*SET TASK*: Extract each line where the string "from" shows up.

*RECORDS SUPPLIED*:
══════════════════════════════

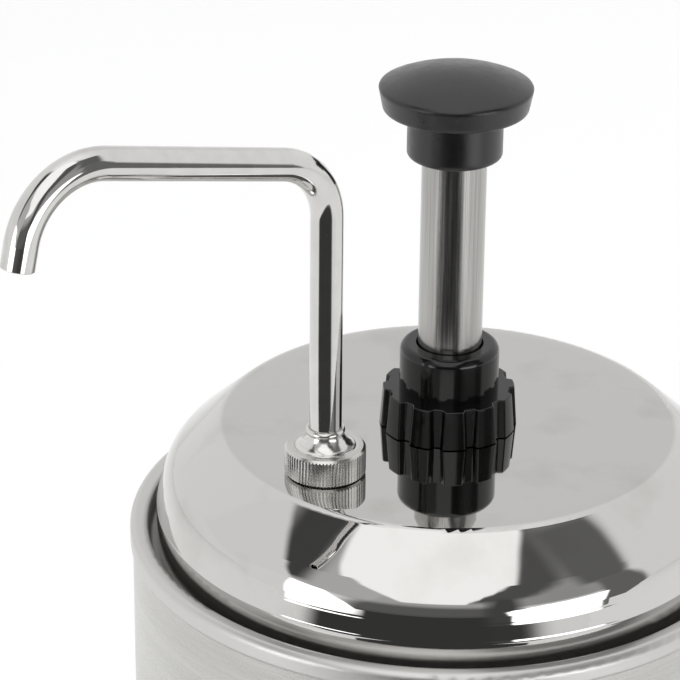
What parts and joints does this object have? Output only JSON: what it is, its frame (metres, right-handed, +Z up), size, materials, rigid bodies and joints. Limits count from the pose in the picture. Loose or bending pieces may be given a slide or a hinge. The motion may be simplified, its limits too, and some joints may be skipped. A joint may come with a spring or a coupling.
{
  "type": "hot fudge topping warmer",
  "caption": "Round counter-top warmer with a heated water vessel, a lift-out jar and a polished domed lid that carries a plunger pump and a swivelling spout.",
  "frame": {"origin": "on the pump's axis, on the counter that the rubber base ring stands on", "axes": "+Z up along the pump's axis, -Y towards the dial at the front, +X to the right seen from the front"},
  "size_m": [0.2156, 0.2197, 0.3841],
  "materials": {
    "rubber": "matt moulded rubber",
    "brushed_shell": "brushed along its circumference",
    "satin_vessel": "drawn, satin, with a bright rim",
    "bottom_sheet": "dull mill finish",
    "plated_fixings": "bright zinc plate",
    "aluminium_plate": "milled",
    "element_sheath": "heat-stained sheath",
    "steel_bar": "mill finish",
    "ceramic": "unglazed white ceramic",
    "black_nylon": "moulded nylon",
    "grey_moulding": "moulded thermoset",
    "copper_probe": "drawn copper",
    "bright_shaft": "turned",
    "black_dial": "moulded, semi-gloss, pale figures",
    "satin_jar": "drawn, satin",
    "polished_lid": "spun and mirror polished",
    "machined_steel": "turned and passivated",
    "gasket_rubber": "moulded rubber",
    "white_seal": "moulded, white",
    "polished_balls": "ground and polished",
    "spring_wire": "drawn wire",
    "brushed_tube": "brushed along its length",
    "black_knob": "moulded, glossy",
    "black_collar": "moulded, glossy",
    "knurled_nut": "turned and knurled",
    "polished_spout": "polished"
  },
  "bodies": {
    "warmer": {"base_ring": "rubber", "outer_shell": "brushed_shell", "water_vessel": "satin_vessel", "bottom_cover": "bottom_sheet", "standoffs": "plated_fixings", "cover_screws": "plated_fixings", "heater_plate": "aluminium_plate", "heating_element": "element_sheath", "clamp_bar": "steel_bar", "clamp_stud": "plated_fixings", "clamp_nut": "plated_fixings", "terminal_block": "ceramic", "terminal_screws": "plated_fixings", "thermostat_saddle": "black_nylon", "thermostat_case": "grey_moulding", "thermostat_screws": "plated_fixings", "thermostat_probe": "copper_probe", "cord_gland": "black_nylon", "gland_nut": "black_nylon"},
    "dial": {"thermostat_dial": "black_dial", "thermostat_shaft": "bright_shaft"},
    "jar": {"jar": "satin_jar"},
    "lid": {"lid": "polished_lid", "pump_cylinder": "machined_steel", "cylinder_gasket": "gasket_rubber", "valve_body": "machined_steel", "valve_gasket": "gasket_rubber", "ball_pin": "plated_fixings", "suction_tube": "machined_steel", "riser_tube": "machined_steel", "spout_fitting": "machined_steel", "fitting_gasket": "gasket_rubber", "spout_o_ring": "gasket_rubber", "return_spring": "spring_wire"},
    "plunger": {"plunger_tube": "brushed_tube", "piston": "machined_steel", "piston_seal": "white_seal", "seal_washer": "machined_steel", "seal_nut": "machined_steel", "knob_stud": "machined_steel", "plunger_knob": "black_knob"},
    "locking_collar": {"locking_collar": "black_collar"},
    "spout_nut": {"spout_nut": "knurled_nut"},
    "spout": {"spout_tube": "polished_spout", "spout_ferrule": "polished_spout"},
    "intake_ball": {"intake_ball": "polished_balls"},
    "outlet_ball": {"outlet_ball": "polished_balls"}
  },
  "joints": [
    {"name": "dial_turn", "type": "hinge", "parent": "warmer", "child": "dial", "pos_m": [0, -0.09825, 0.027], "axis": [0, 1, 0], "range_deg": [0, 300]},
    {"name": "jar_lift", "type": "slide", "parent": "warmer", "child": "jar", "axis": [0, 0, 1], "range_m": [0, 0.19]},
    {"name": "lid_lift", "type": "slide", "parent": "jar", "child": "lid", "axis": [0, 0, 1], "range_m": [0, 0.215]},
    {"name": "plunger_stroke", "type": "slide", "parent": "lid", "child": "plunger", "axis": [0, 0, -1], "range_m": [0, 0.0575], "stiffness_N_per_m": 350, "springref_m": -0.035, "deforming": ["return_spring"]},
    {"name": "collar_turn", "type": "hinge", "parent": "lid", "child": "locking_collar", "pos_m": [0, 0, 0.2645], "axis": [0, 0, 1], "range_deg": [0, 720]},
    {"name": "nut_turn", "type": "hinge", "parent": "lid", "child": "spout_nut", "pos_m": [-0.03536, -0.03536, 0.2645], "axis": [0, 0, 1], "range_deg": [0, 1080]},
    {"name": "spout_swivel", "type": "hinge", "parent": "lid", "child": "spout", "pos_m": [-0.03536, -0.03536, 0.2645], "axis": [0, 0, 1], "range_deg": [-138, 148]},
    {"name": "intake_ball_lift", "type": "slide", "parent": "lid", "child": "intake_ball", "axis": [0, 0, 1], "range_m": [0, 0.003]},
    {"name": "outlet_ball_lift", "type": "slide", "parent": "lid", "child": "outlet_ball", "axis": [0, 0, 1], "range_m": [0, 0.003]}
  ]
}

══════════════════════════════

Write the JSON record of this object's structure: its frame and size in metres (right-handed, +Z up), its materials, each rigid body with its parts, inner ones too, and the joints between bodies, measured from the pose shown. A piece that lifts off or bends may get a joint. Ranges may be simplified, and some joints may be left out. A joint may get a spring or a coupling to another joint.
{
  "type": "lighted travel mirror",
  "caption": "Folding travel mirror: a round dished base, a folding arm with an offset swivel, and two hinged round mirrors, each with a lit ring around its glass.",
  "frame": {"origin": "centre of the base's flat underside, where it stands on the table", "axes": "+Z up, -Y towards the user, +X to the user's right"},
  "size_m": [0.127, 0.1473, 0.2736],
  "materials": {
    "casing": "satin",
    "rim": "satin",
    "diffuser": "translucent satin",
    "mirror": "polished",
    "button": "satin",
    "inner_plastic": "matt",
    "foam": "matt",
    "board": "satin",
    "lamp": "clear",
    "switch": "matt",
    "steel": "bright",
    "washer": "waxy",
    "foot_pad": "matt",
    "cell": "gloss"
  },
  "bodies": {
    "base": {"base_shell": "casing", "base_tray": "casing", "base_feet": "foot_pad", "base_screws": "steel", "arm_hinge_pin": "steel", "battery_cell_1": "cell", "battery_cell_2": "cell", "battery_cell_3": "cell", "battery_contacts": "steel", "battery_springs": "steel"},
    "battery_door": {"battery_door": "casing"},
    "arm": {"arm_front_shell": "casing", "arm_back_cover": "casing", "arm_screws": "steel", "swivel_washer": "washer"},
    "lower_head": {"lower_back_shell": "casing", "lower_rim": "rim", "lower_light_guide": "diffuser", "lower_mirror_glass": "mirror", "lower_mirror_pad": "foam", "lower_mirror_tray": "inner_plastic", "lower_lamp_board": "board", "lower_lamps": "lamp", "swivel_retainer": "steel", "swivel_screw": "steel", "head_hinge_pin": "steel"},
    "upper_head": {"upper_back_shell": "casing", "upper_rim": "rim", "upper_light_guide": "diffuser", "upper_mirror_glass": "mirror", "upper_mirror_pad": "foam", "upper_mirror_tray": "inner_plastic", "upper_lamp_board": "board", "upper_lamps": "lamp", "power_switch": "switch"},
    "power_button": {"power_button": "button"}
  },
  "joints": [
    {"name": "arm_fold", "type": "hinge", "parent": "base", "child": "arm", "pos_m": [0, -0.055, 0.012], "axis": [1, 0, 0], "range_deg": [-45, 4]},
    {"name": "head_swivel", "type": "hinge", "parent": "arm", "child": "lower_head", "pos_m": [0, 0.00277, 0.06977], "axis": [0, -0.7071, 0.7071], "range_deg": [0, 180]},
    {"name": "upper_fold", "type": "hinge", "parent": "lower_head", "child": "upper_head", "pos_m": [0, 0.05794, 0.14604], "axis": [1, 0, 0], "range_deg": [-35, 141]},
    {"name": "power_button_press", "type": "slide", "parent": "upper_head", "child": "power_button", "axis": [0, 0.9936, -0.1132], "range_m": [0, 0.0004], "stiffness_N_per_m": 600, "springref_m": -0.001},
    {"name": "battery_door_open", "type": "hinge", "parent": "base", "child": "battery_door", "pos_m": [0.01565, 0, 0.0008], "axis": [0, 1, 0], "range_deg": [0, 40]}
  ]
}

══════════════════════════════

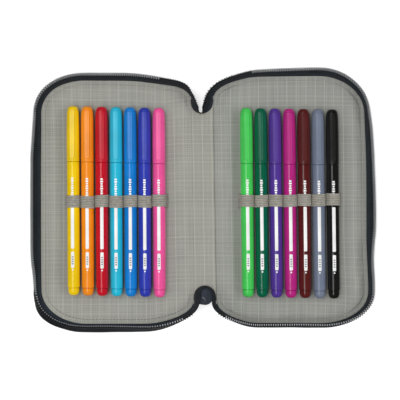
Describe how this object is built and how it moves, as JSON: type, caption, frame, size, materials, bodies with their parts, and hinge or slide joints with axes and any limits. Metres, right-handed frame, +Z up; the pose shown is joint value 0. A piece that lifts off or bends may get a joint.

══════════════════════════════

*CORRECT RESPONSE*:
What parts and joints does this object have? Output only JSON: what it is, its frame (metres, right-handed, +Z up), size, materials, rigid bodies and joints. Limits count from the pose in the picture. Loose or bending pieces may be given a slide or a hinge. The motion may be simplified, its limits too, and some joints may be skipped. A joint may come with a spring or a coupling.
  "frame": {"origin": "on the pump's axis, on the counter that the rubber base ring stands on", "axes": "+Z up along the pump's axis, -Y towards the dial at the front, +X to the right seen from the front"},
Write the JSON record of this object's structure: its frame and size in metres (right-handed, +Z up), its materials, each rigid body with its parts, inner ones too, and the joints between bodies, measured from the pose shown. A piece that lifts off or bends may get a joint. Ranges may be simplified, and some joints may be left out. A joint may get a spring or a coupling to another joint.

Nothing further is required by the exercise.